• **Aim of the task**
Copy out precisely the lines beginning at the line that contains "Write part 2" and ending at the line that contains "return faces", including both.

• **Records shown**
----------

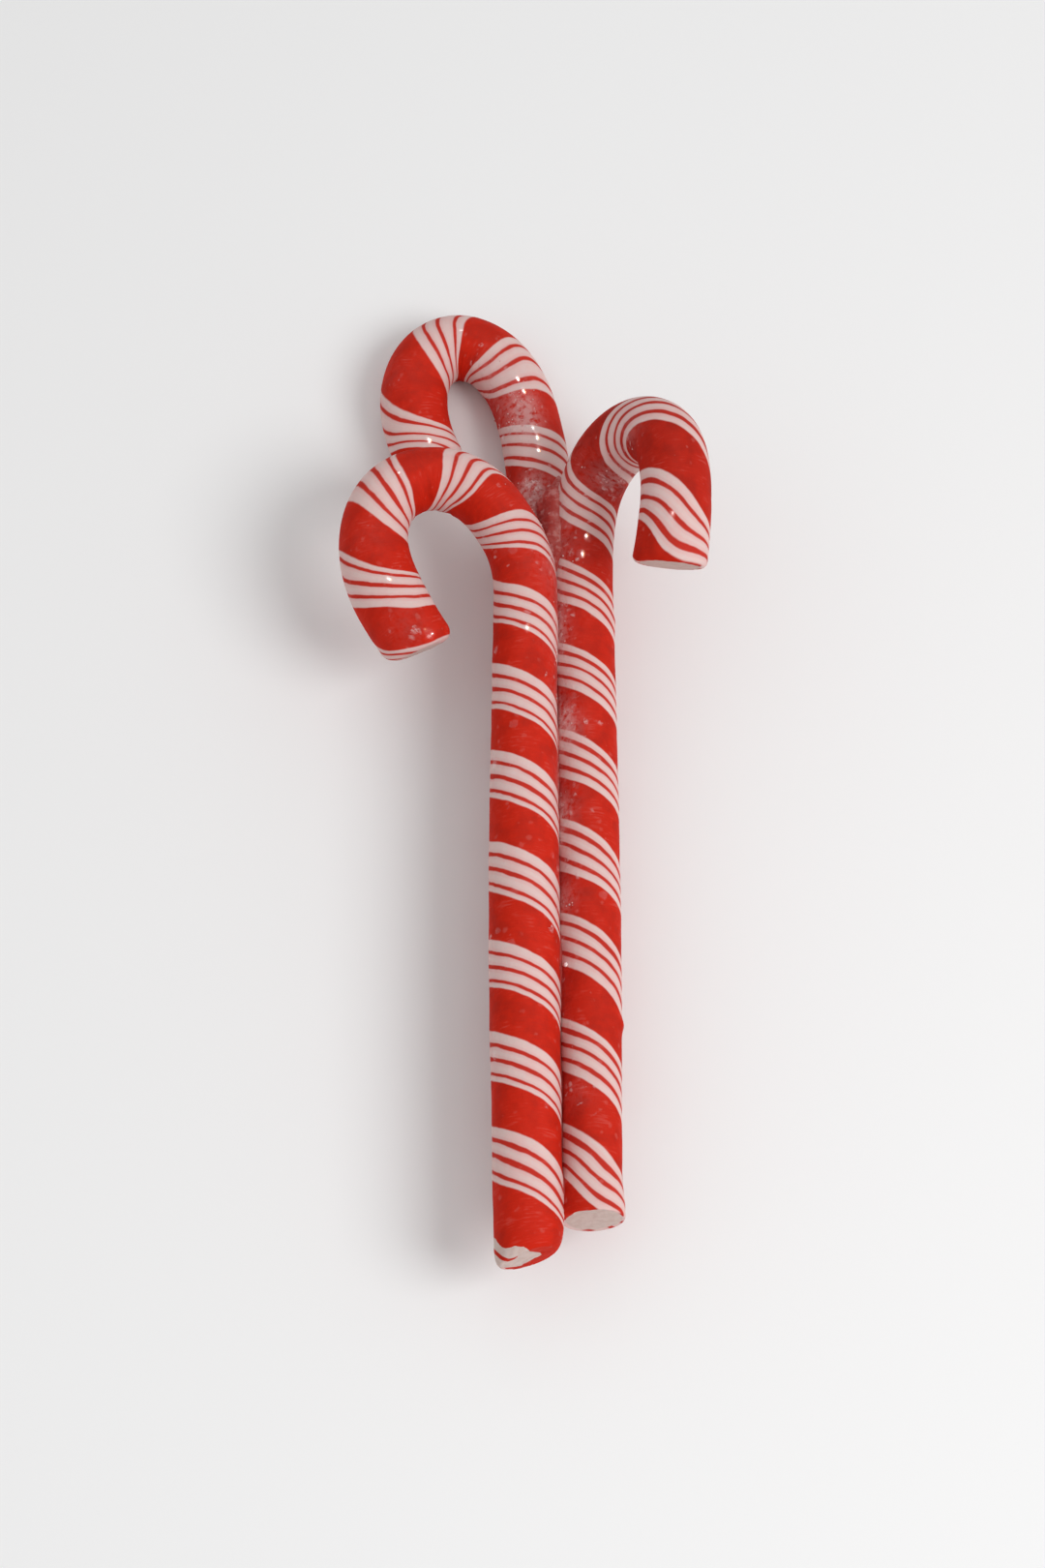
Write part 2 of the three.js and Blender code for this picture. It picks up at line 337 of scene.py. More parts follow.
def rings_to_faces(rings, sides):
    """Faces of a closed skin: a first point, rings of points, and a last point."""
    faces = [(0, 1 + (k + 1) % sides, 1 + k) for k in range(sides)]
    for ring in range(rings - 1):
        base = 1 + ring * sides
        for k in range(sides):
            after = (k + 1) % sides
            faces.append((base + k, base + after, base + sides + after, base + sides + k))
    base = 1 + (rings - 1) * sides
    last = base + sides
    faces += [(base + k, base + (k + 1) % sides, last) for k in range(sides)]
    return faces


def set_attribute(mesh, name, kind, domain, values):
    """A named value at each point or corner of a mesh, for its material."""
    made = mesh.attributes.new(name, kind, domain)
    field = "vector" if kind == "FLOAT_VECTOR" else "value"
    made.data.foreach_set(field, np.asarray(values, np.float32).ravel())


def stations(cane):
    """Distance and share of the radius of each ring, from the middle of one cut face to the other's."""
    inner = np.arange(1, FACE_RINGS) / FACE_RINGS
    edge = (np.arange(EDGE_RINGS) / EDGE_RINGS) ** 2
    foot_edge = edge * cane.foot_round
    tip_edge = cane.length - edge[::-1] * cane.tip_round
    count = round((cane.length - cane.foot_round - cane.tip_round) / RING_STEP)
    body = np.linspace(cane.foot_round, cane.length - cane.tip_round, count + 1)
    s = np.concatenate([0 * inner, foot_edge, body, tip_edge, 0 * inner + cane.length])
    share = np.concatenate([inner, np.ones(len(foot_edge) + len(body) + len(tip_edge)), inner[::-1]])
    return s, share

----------

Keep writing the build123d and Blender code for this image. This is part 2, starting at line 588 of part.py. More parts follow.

----------

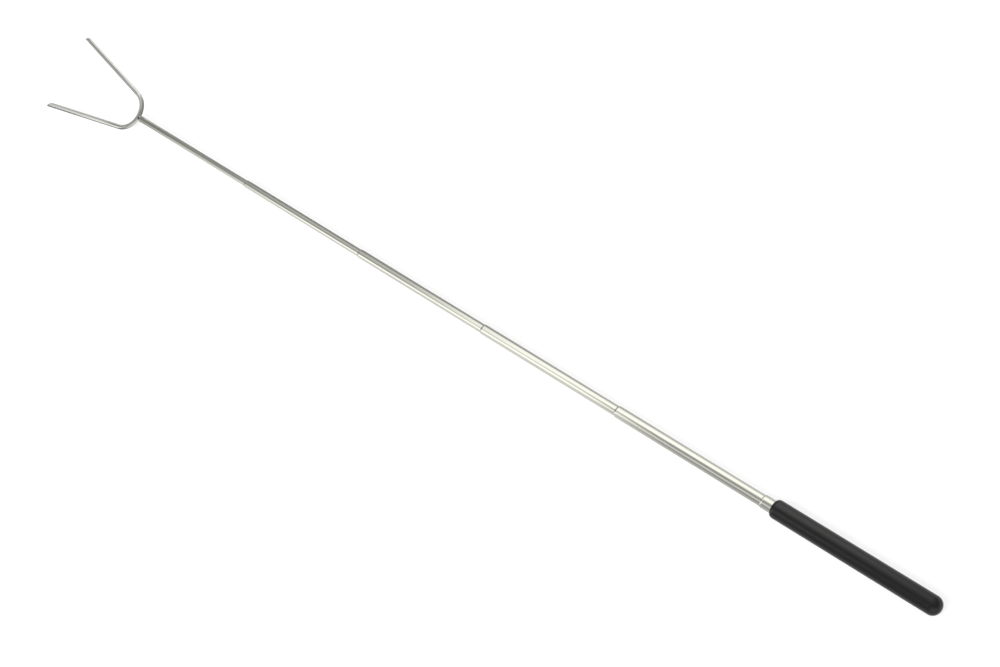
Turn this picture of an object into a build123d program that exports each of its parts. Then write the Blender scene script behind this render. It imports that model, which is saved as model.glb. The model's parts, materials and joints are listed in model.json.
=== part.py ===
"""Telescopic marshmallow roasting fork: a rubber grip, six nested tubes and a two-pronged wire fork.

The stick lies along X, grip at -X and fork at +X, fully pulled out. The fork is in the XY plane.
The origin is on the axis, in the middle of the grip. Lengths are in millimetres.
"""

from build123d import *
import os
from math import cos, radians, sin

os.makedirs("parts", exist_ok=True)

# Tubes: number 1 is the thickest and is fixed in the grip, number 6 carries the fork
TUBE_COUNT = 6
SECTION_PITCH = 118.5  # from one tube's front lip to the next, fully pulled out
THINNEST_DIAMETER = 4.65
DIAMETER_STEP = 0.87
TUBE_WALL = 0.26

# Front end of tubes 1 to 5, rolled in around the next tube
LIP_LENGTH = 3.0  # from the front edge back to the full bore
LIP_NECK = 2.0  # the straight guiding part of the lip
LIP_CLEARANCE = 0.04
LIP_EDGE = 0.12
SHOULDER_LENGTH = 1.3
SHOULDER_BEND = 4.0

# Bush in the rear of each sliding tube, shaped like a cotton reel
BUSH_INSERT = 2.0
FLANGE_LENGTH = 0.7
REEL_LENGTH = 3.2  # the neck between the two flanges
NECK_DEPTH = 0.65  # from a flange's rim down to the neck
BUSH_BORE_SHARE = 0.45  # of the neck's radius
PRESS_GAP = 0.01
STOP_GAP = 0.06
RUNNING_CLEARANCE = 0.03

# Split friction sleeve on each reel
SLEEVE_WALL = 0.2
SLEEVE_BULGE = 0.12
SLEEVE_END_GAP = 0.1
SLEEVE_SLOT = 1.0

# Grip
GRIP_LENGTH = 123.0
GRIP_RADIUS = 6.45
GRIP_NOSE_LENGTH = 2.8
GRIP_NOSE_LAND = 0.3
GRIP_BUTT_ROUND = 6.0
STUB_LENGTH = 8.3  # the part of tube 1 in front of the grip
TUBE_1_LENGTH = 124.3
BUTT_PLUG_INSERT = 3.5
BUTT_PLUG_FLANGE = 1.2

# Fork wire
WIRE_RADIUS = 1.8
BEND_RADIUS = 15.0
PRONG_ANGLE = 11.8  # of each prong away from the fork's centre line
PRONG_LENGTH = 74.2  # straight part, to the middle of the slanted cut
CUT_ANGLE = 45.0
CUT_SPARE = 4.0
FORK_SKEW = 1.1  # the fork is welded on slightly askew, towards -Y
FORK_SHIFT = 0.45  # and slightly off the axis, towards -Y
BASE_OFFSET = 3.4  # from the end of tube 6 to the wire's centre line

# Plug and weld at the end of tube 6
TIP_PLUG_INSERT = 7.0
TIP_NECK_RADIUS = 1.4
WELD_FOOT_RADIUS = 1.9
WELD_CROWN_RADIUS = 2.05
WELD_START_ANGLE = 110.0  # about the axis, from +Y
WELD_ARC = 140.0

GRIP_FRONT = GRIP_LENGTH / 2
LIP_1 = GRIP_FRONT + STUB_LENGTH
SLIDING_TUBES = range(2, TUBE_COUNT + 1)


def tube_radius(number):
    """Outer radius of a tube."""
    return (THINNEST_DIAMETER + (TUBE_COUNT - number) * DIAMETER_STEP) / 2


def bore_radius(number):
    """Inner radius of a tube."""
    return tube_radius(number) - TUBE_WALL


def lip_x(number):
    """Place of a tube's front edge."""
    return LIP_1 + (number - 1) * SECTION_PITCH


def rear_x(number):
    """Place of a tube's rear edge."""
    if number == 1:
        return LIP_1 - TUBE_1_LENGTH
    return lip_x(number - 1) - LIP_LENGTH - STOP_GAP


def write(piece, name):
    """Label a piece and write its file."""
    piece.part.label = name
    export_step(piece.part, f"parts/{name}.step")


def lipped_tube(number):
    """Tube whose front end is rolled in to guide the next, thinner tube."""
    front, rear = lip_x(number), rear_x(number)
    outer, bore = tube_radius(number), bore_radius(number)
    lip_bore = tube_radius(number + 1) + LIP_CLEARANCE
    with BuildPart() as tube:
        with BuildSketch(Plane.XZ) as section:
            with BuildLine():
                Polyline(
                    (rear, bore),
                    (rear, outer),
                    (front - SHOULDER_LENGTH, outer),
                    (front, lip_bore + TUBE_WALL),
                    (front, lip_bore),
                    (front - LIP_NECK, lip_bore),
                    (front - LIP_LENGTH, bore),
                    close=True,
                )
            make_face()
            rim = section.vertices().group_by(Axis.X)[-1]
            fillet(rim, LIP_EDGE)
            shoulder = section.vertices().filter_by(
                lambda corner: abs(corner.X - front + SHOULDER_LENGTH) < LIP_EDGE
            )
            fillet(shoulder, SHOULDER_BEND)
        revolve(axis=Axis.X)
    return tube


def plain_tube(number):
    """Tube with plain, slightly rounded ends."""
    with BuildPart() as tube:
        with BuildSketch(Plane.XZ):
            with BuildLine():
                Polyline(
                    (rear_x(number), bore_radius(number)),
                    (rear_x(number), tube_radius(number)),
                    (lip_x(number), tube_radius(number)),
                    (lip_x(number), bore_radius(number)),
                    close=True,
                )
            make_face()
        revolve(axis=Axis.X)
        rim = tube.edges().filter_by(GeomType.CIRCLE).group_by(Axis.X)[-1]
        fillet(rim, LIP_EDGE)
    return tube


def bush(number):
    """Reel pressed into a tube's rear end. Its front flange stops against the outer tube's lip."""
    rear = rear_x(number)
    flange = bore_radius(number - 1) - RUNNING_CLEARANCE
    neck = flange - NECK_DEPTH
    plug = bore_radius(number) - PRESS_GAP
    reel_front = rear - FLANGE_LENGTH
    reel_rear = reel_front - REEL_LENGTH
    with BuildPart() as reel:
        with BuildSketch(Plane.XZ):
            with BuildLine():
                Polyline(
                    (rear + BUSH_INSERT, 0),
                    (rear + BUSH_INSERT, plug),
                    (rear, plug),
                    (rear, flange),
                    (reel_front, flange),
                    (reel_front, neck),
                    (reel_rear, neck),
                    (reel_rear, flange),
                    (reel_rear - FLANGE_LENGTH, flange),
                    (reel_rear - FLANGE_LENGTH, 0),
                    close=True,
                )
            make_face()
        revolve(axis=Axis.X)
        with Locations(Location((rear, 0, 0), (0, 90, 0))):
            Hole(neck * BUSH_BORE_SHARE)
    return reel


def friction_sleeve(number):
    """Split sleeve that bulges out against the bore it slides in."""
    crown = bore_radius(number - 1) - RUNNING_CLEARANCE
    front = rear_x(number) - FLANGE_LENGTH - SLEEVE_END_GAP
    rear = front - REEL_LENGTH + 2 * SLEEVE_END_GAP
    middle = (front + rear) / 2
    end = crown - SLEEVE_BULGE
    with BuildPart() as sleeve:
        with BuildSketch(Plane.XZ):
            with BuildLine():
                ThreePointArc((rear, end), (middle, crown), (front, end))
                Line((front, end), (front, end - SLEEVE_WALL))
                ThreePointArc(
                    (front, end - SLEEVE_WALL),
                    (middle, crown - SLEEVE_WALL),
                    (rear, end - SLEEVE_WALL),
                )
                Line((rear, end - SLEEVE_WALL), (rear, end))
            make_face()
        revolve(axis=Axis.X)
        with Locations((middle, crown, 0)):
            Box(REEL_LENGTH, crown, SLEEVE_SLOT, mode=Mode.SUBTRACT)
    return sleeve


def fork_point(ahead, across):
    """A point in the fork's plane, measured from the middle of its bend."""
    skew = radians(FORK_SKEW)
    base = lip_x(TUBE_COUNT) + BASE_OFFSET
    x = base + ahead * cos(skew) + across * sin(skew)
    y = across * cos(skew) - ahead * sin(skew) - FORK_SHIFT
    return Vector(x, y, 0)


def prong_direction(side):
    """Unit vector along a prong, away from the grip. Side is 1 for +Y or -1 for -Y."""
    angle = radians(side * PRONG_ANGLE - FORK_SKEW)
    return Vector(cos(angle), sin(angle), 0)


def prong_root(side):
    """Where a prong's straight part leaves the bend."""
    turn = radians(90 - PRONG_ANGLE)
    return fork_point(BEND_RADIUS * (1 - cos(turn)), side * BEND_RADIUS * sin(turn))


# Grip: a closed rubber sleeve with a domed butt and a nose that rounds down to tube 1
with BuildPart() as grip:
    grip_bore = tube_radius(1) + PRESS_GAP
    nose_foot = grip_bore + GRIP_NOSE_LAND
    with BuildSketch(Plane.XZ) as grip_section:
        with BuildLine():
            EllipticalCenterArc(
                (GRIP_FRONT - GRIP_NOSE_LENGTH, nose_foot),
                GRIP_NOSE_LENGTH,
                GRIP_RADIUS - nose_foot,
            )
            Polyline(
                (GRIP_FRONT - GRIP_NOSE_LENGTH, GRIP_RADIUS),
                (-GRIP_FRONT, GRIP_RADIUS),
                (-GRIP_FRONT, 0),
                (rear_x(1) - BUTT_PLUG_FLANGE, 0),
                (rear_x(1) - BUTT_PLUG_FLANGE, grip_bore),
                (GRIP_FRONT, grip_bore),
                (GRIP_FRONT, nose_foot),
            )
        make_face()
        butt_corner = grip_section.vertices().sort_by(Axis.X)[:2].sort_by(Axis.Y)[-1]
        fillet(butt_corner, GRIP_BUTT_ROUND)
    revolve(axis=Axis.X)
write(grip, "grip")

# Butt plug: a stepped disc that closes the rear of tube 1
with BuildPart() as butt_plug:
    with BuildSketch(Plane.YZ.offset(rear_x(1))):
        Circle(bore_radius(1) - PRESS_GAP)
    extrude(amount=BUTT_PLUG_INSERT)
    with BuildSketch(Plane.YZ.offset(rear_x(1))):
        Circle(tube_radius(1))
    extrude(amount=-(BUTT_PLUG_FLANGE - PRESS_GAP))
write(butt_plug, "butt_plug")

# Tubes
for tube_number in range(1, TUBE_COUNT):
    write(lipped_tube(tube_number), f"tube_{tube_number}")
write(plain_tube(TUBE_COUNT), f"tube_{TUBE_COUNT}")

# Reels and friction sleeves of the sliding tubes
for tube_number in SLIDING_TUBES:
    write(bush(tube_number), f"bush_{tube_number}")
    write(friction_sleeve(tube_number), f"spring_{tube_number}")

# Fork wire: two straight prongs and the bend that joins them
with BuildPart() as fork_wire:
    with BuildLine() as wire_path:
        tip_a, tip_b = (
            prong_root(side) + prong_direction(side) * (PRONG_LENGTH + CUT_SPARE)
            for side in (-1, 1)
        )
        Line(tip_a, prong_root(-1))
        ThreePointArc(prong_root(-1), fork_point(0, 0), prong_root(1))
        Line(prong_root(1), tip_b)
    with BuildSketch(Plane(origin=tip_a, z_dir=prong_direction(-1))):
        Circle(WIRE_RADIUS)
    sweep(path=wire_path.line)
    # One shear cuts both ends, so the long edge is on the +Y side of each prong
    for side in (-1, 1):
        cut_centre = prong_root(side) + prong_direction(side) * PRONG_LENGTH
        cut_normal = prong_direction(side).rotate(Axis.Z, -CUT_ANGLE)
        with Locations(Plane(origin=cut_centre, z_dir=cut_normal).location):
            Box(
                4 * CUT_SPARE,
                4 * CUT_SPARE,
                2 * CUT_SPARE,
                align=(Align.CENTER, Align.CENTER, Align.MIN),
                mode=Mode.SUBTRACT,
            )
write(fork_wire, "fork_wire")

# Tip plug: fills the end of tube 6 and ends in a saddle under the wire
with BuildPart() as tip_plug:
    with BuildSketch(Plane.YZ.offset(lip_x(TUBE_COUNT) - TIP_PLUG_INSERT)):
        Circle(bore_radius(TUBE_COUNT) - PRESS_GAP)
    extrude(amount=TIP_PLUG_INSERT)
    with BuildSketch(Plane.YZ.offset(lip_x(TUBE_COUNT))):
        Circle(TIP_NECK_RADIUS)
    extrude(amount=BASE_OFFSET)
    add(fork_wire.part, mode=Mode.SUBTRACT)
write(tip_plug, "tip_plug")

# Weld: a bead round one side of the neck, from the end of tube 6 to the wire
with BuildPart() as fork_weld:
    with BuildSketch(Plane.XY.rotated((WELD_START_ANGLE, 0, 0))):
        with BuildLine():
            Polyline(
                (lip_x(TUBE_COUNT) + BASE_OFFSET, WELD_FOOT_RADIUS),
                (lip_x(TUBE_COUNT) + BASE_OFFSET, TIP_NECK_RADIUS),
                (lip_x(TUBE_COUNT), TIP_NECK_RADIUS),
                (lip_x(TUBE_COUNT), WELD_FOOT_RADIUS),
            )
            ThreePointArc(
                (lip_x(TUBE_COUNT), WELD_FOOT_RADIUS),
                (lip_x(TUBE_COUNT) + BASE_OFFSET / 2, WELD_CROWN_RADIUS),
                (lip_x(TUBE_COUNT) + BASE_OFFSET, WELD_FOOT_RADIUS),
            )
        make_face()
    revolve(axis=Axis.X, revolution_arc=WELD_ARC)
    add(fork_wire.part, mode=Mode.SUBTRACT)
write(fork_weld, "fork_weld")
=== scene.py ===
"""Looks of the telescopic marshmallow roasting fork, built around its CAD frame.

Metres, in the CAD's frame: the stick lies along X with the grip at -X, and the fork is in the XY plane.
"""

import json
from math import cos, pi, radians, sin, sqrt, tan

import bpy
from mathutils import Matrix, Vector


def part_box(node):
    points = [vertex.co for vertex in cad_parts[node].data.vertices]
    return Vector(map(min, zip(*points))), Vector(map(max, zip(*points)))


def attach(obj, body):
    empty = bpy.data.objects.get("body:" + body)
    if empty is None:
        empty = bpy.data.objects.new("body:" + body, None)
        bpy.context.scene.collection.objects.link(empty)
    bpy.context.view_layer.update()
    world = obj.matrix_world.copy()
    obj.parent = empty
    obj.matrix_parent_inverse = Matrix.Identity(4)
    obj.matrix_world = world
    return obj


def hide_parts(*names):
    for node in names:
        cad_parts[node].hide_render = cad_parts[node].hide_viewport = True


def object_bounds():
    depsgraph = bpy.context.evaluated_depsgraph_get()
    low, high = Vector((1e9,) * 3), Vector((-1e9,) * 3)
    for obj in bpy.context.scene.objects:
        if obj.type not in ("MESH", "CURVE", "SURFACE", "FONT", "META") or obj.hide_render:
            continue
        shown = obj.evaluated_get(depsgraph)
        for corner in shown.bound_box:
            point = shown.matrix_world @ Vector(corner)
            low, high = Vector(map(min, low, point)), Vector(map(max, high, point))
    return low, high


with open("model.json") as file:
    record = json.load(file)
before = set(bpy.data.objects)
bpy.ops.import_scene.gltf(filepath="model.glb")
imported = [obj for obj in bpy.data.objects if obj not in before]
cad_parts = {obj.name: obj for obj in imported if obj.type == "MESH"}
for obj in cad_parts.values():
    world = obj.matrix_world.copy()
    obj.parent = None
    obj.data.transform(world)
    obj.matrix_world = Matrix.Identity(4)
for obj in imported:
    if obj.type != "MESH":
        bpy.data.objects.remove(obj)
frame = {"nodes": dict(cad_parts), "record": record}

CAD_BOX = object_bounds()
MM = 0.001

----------

• **Answer below**
Write part 2 of the three.js and Blender code for this picture. It picks up at line 337 of scene.py. More parts follow.
def rings_to_faces(rings, sides):
    """Faces of a closed skin: a first point, rings of points, and a last point."""
    faces = [(0, 1 + (k + 1) % sides, 1 + k) for k in range(sides)]
    for ring in range(rings - 1):
        base = 1 + ring * sides
        for k in range(sides):
            after = (k + 1) % sides
            faces.append((base + k, base + after, base + sides + after, base + sides + k))
    base = 1 + (rings - 1) * sides
    last = base + sides
    faces += [(base + k, base + (k + 1) % sides, last) for k in range(sides)]
    return faces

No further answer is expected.